I feel like giving up!

Discussion in 'Professional Trading' started by Unquestionably, Feb 1, 2011.

  1. Trading is not for everyone. There is no shame in this fact. I can assure you the successful traders here failed at other projects before they became successful in trading.
     
    #121     Feb 12, 2011
    NeoTrader likes this.
  2. Trading is a zero-sum game. Thus the way to make money consistently is being better than the rest OR selling subscriptions to traders (which incidently is a business venture).

    Without Elite losers no Elite Traders.
     
    #122     Feb 12, 2011
  3. businesses aren't a zero-sum game like poker or trading is. it adds value.
     
    #123     Feb 12, 2011
  4. Trading is not a true business. Its a zero-sum game like poker. You need losers to get winners. In businesses, that's not always the case, but it certainly is always the case in trading.
     
    #124     Feb 12, 2011
  5. Millionaire

    Millionaire

    A commercial hedger might lose money on the deal with a speculator but he gets to fix his price in advance. That is something real that is value added above the zero sum nature of trading.
     
    #125     Feb 12, 2011
  6. Thanks for some good ideas. :cool:
     
    #126     Feb 12, 2011
  7. Not everyone's trading experience is the same. It took a year for me to develop my strategy. I paper traded it for 5 months. I traded is for small money for 2 months. I now trade it for serious money. Including the 2 months of small money trading I average 10.6% month on month return.

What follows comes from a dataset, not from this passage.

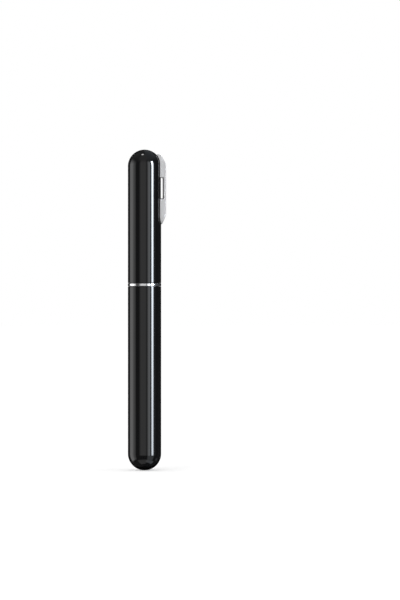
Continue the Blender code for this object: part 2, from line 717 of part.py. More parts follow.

    I make my living trading and I love what I'm doing. It's not a job, it's a joy.
     
    #127     Feb 12, 2011
  8. samus

    samus

    I know to some this is gonna sound pious and all righteous and all, and some are gonna think I'm full of shit, ... whatever... but success in trading has very little to do with technicals, etc. It has everything to do with mastering your inner emotions. Most people fail because they have not mastered self discipline and emotional control.

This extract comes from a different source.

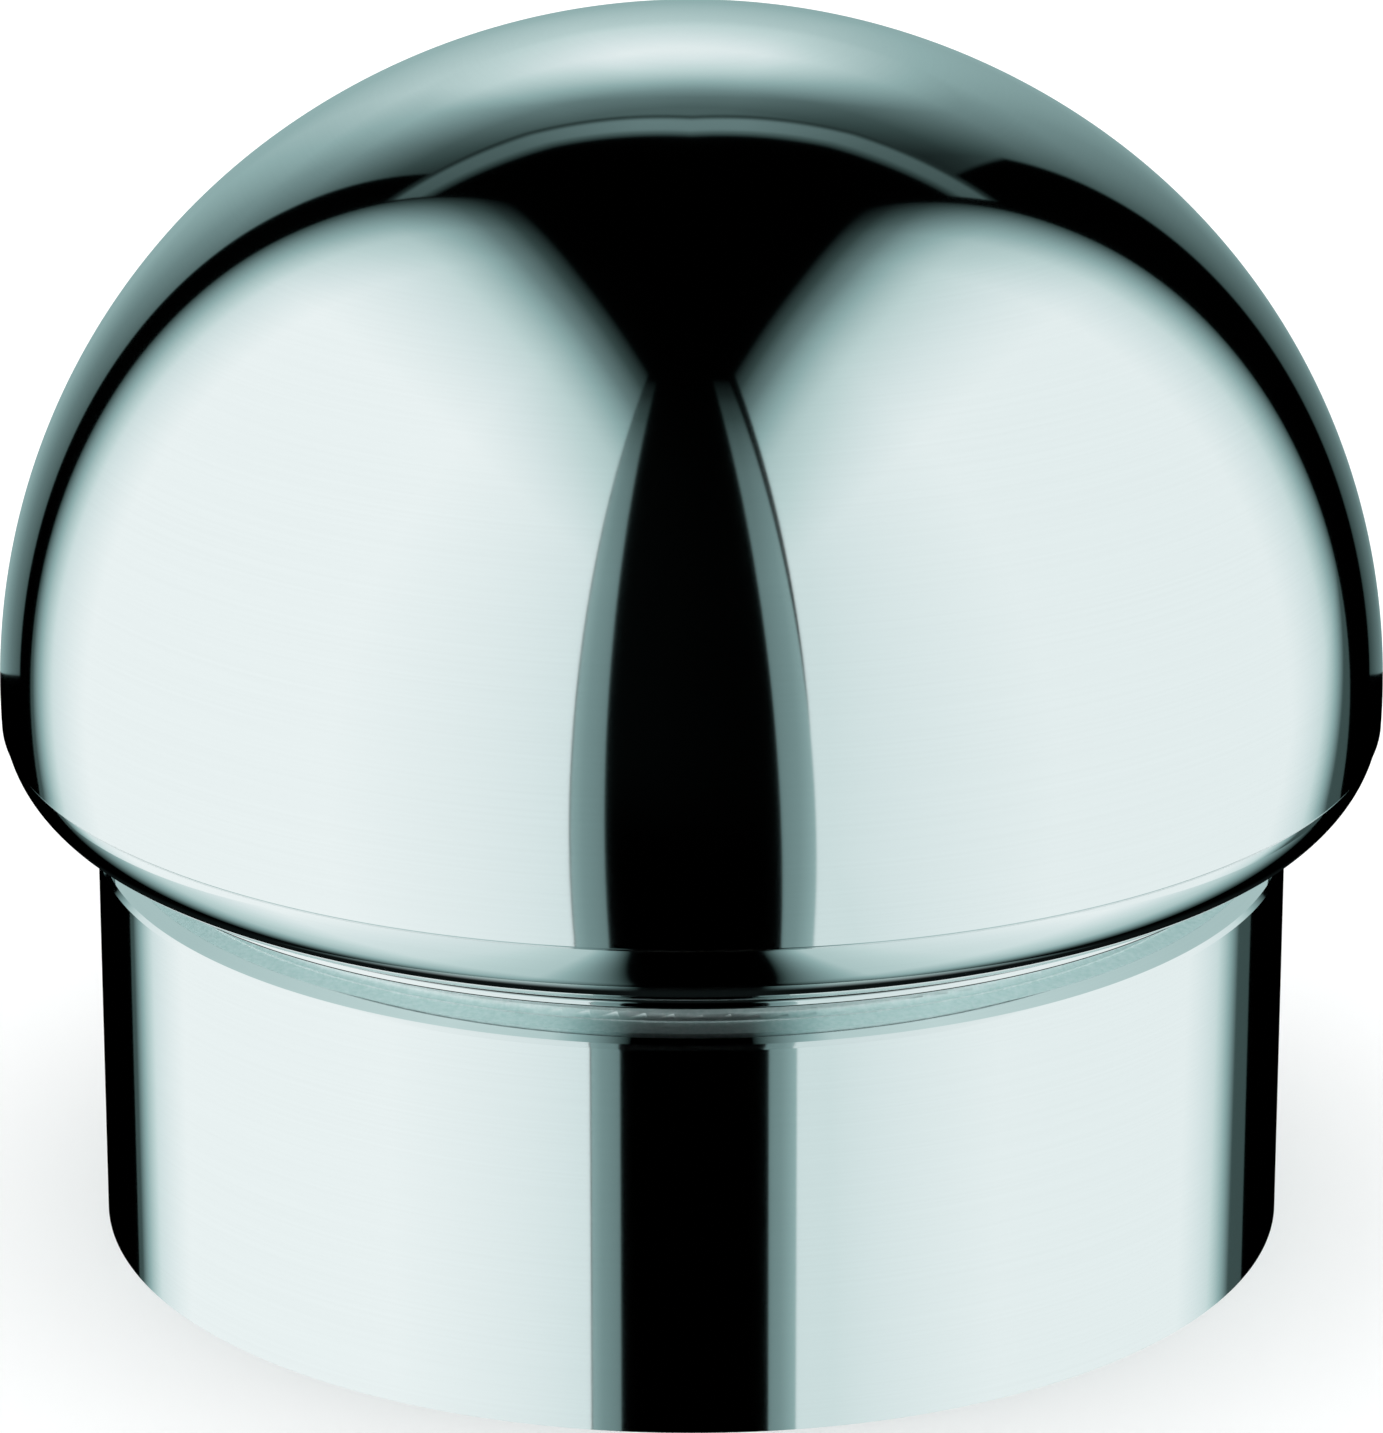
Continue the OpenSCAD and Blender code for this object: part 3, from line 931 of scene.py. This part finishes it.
def low_field_colour(tree):
    """The studio below the object: a dark lane to the front, brighter ground aside, dark behind."""
    across, back = card_axes(tree)
    lane = times(tree, math_node(tree, "MINIMUM", back, 0.0), LANE_SPREAD)
    aside = math_node(tree, "ABSOLUTE", plus(tree, across, LANE_SHIFT))
    open_ground = curve(tree, plus(tree, aside, lane), GROUND_SIDE)
    turn = math_node(tree, "DIVIDE", back, math_node(tree, "MAXIMUM", aside, LANE_CORE))
    return ramp(tree, times(tree, open_ground, curve(tree, turn, GROUND_BACK)), COOL_STOPS)


def build_low_field():
    """Level card below the object; its coordinates are in units of its depth."""
    height = STUDIO_CENTRE.z - LOW_DEPTH
    corners = [(LOW_REACH * x, LOW_REACH * y) for x, y in ((-1, -1), (1, -1), (1, 1), (-1, 1))]
    places = [(LOW_DEPTH * x, LOW_DEPTH * y, height) for x, y in corners]
    only_in_mirrors(four_corners("low_field", places, corners, glow_material("low_field", low_field_colour)))


def flat_ring(name, inner, outer, height, count=256):
    """Level ring in millimetres, seen only in mirrors.

    Its UV runs with the azimuth from the camera's side, in half turns.
    """
    mesh = bpy.data.meshes.new(name)
    work = bmesh.new()
    layer = work.loops.layers.uv.new("card")
    rings = []
    for radius in (inner * MM, outer * MM):
        ring = []
        for i in range(count + 1):
            turn = -math.pi + 2 * math.pi * i / count
            ring.append(work.verts.new((radius * math.sin(turn), -radius * math.cos(turn), height * MM)))
        rings.append(ring)
    for i in range(count):
        face = work.faces.new((rings[0][i], rings[0][i + 1], rings[1][i + 1], rings[1][i]))
        for loop, step in zip(face.loops, (i, i + 1, i + 1, i)):
            loop[layer].uv = (2 * step / count - 1, 0)
    work.to_mesh(mesh)
    work.free()
    ring = new_object(name, mesh)
    only_in_mirrors(ring)
    return ring


def build_painted_lip_reflection():
    """Painted reflection: a glowing ring under the lip, seen only in mirrors, that gives the neck and the
    ledge light at the sides and dark in front.
    """
    def make(tree):
        around, _ = card_axes(tree)
        degrees = times(tree, math_node(tree, "ABSOLUTE", around), 180.0)
        return ramp(tree, curve(tree, degrees, PAINTED_LIP_REFLECTION), COOL_STOPS)
    ring = flat_ring("painted_lip_reflection", NECK_R + GLOW_GAP, LIP_R - LIP_ROUND, LIP_Z - GLOW_DROP)
    ring.data.materials.append(glow_material("painted_lip_reflection", make))


def build_shade_ring():
    """Painted shade: a dark ring just over the sleeve's edge, seen only in mirrors, which the underside of
    the roll mirrors.
    """
    ring = flat_ring("shade_ring", *SHADE_RADII, ledge_at(SLEEVE_R) - EDGE_CHAMFER)
    material = glow_material("shade_black", lambda tree: SHADE_COLOUR)
    tree = material.node_tree
    surface = tree.nodes["Material Output"].inputs[0]
    glow = surface.links[0].from_socket
    split = add_node(tree, "ShaderNodeSeparateXYZ")
    link(tree, add_node(tree, "ShaderNodeTexCoord").outputs["Object"], split.inputs[0])
    radius = hypotenuse(tree, split.outputs[0], split.outputs[1])
    cover = curve(tree, radius, [(SHADE_FADE[0] * MM, 1.0), (SHADE_FADE[1] * MM, 0.0)])
    mix = add_node(tree, "ShaderNodeMixShader")
    link(tree, cover, mix.inputs[0])
    link(tree, add_node(tree, "ShaderNodeBsdfTransparent").outputs[0], mix.inputs[1])
    link(tree, glow, mix.inputs[2])
    link(tree, mix.outputs[0], surface)
    ring.data.materials.append(material)


def level_square(name, half, height, material):
    mesh = bpy.data.meshes.new(name)
    places = [(-half, -half, height), (half, -half, height), (half, half, height), (-half, half, height)]
    mesh.from_pydata(places, [], [(0, 1, 2, 3)])
    mesh.materials.append(material)
    return new_object(name, mesh)


def build_lid(name, material, height):
    """A level black card that closes the studio above or below."""
    only_in_mirrors(level_square(name, LID_HALF, STUDIO_CENTRE.z + height, material))


def build_floor():
    """Plain pale floor."""
    material, tree, shader = new_material("floor_white")
    place = add_node(tree, "ShaderNodeTexCoord").outputs["Object"]
    cloud = noise(tree, place, scale=3.0)
    link(tree, ramp(tree, cloud, [(0.3, (0.975, 0.975, 0.975)), (0.7, (0.985, 0.985, 0.985))]),
         shader.inputs["Base Color"])
    shader.inputs["Roughness"].default_value = 0.9
    shader.inputs["Specular IOR Level"].default_value = 0.0
    floor = level_square("floor", FLOOR_HALF, 0, material)
    floor.visible_glossy = False


def build_light():
    """Even white surroundings for everything that isn't a mirror."""
    world = bpy.data.worlds.new("studio")
    world.use_nodes = True
    background = world.node_tree.nodes["Background"]
    background.inputs["Color"].default_value = (1, 1, 1, 1)
    background.inputs["Strength"].default_value = WORLD_STRENGTH
    bpy.context.scene.world = world
    bpy.context.scene.view_settings.view_transform = "Standard"


def build_camera():
    camera = bpy.data.cameras.new("camera")
    camera.lens = CAMERA_LENS
    camera.sensor_width = CAMERA_SENSOR
    camera.clip_end = CAMERA_REACH
    place = new_object("camera", camera)
    back = Vector((0, -math.cos(CAMERA_ELEVATION), math.sin(CAMERA_ELEVATION)))
    place.location = CAMERA_AIM + CAMERA_DISTANCE * back
    place.rotation_euler = (math.pi / 2 - CAMERA_ELEVATION, 0, 0)
    bpy.context.scene.camera = place


def main():
    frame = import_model()
    build_camera()
    finishes = make_finishes()
    finish_cad_nodes(frame, finishes)
    build_covers(finishes)
    build_welds(finishes)
    build_screws(finishes)
    build_studio()
    build_floor()
    build_light()


main()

    Use your technicals to develop your edge, but without a sharp, disciplined mind that is emotionally mature and stable... nothing will help. Success in trading starts from the inside out. In the long run, nothing else will work.

    I can give two people a very clear and easy to understand edge to trading...

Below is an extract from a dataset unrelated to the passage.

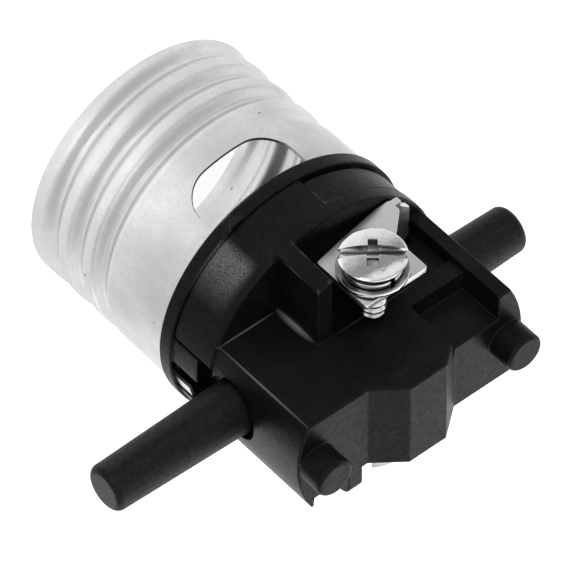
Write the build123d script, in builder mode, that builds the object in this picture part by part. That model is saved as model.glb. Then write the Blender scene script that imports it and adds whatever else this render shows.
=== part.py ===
from build123d import *
import math
import os

os.makedirs("parts", exist_ok=True)

# Lamp holder interior with a push-through switch, in millimetres.
# It stands on the mouth of its screw shell, as it does on a bench.
# Z runs along the socket's axis, from the mouth at zero up to the feet of the base.
# X runs along the push bar, and -Y is the side with the neutral terminal.

# Screw shell: thin aluminium, with the rolled Edison thread of a 27 mm lamp cap
thread_pitch = 25.4 / 7
shell_radius = 13.8
shell_wall = 0.4
shell_length = 20.0
thread_depth = 0.75
groove_round = 0.85
thread_turns = 3.3
thread_start_height = 1.35
thread_start_angle = -150.0
window_angle = -83.0
window_width = 11.0
window_height = 9.6
window_centre_drop = 1.3
window_corner = 4.2
tab_width = 3.2
tab_length = 5.0
tab_angle = 11.0

# Cover: the insulating disc between shell and base
cover_overhang = 0.4
cover_thickness = 1.65
cover_seat_depth = 0.5
cover_edge_round = 0.3
pedestal_screw_gap = 0.9
pedestal_height = 2.0
lug_width = 3.0
lug_length = 3.6
lug_thickness = 1.3
lug_angle = -5.0
nub_radius = 0.8
nub_angle = -66.0
nub_rise = 0.2667

# Base: one black moulding with collar, switch housing, fins and feet
collar_setback = 0.25
collar_height = 5.4
parting_gap = 0.4
parting_depth = 0.7
parting_start_angle = -97.0
parting_end_angle = -166.0
seam_step_depth = 0.15
seam_step_height = 3.75
housing_setback = 0.2
housing_half_thickness = 5.46
housing_height = 12.8
boss_foot_half_width = 5.34
boss_top_half_width = 2.25
boss_height = 2.4
foot_radius = 2.05
foot_inset = 2.1
foot_height = 2.9
foot_edge_round = 0.45
end_wall_thickness = 3.05
end_wall_reach = 6.4
far_rim_thickness = 1.75
side_recess_depth = 2.28
side_recess_height = 5.2
side_recess_start = 4.2
pocket_step_depth = 0.8
pocket_step_height = 5.65
fin_thickness = 1.7
fin_offset = 5.4
fin_height = 5.75
far_post_height = 10.2
far_post_inset = 1.25
far_post_round = 1.3
notch_side_angle = 0.857
notch_depth = 2.4
moulding_edge_round = 0.3
moulding_corner_round = 0.4

# Switch chamber inside the base, open towards the cover
chamber_near_reach = 3.6
chamber_far_reach = 4.3
bar_hole_radius = 3.4
bar_centre_drop = 2.82

# Push bar with its carriage
bar_length = 50.1
bar_middle_radius = 3.0
bar_end_radius = 2.45
bar_end_round = 0.75
bar_travel = 7.6
carriage_length = 9.2
carriage_gap = 0.3
carriage_rise = 3.1
carriage_drop = 3.1
stop_gap = 0.1
detent_notch_radius = 1.3
detent_notch_depth = 0.45

# Contacts and sheet metal
contact_sheet = 0.4
slider_sheet = 0.5
slider_width = 4.4
slider_inset = 1.1
slider_leg = 1.6
slider_bend = 0.2
finger_width = 2.6
contact_gap = 0.15
live_finger_x = -6.9
live_blade_inset = 4.55
live_tip_y = -1.2
centre_tip_x = -0.8
finger_bend = 0.6
detent_sheet = 0.3
detent_width = 3.6
detent_bump_half_width = 1.0
tongue_length = 8.0
tongue_width = 4.0
tongue_lift = 2.4
washer_thickness = 0.5
rivet_radius = 1.0
rivet_head_radius = 1.9
rivet_head_height = 0.6

# Terminals: a plate, a clamping washer and a screw on each side
plate_sheet = 0.65
plate_inset = 2.75
plate_left = 2.2
plate_right = -5.35
plate_near_rise = 1.65
plate_far_rise = 8.75
tongue_tip_width = 1.5
plate_tongue_reach = 2.5
terminal_x = -1.1
terminal_rise = 5.85
terminal_tip_gap = 1.24
terminal_head_radius = 3.3
terminal_head_height = 1.7
terminal_dome = 0.45
terminal_shank_radius = 1.4
terminal_slot_width = 0.85
terminal_slot_depth = 0.75
terminal_slot_angle = 140.0
clamp_washer_radius = 3.5
clamp_washer_sheet = 0.45
leg_width = 3.35
leg_side_gap = 0.85
leg_corner_cut = 1.6
leg_step_length = 2.25
leg_neck_width = 2.3
leg_lobe_radius = 1.55
leg_lobe_y = 6.35
wire_rest_gap = 0.15
spring_washer_sheet = 0.6
spring_washer_radius = 2.9
spring_washer_split = 0.5
shaft_gap = 0.08
strap_angle = -134.0
strap_half_angle = 4.5
strap_sheet = 0.6
strap_rise = 3.0

# Cover screws
cover_screw_rim_gap = 0.65
cover_screw_angle = 42.0
cover_screw_radius = 1.35
cover_screw_head_radius = 2.4
cover_screw_head_height = 1.4
cover_screw_length = 5.0

# Clearances
fixed_gap = 0.05
slip_gap = 0.3
slot_side_angle = 1.0

# Radii and distances from the axis that follow from the shell's radius
cover_radius = shell_radius + cover_overhang
collar_radius = cover_radius - collar_setback
housing_radius = collar_radius - housing_setback
shell_bore = shell_radius - shell_wall
strap_outer = shell_bore - fixed_gap
cover_screw_circle = strap_outer - strap_sheet - cover_screw_rim_gap - cover_screw_head_radius
pedestal_radius = cover_screw_circle - cover_screw_head_radius - pedestal_screw_gap
end_wall_inner = housing_radius - end_wall_thickness
far_rim_inner = housing_radius - far_rim_thickness
far_post_reach = collar_radius - far_post_inset
foot_spacing = 2 * (housing_radius - foot_inset)
plate_level = collar_radius - plate_inset
live_blade_y = collar_radius - live_blade_inset
pocket_floor = housing_half_thickness - pocket_step_depth

# Levels that follow from the sizes above
window_centre_height = shell_length - window_centre_drop
cover_top = shell_length - cover_seat_depth
base_top = cover_top + cover_thickness
shoulder = base_top + collar_height
base_end = shoulder + housing_height
plate_near_end = shoulder + plate_near_rise
plate_far_end = shoulder + plate_far_rise
terminal_height = shoulder + terminal_rise
bar_height = shoulder + bar_centre_drop
bar_rest_x = bar_travel / 2
chamber_floor = bar_height + carriage_drop + slip_gap
chamber_half_length = carriage_length / 2 + bar_travel / 2 + stop_gap
carriage_top = bar_height - carriage_rise
carriage_half_width = chamber_near_reach - carriage_gap
slider_top = carriage_top - slider_sheet
pedestal_top = cover_top - pedestal_height
leg_top = shoulder + 2 * contact_gap
leg_outer_x = leg_side_gap - end_wall_inner
leg_inner_x = leg_outer_x + leg_width
leg_end = chamber_near_reach + plate_sheet
finger_level = slider_top - contact_gap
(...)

    trader 1 is emotionally erratic, prone to highs and lows, doesn't follow his rules because his fear or greed drives his decisions, lets small losses turn to big losses because his emotions won't let him take a small loss, etc..

    trader 2 follows his rules, trades with ice in his veins, doesn't let his emotions of fear and greed drive his decisions, realizes a small loss is the cost of doing business, etc...

    Without a shadow of a doubt, trader 2 will succeed for obvious reasons.
     
    #128     Feb 12, 2011
  9. Mastering self discipline and emotional control is easier if you recognize there are tools you can use to provide the necessary counterbalance. If you believe it is just making up your mind and doing it you are fighting a loosing battle.

    I use two tools. The first is a trading journal. I am honest about any missteps. If I make an unforced error by being careless, I note it in my journal. I am able to resist making trades outside of my rules if I can't make a competent case in my journal. The journal has proved a remarkable counterbalance to emotional decisions.

    To make it even harder on myself to do emotional trades, I make my journal public. Readers are quick to spot trades that do not fit my rules. I fear ridicule as a consequence of trades that are outside my rules going bad more than I crave the pleasure in indulging in a trade not within the rules.

    Choose tools that work for you. But they must be more powerful than just wishing.
     
    #129     Feb 12, 2011
  10. samus

    samus

    Mastering your emotions and discipline is a very personal journey and something thats different for everyone. I wouldn't even begin to tell someone how to develop their own, but for me it was thousands of hours in front of a screen and thousands in losses until it finally started to click. If I could point to one thing that turned me around... I learned to accept a loss. My ego finally got out of the way.

    A lot of traders feel that getting stopped out is a loss. It really isn't... you've actually won. One sign of a successful trader is having small losses, not huge ones.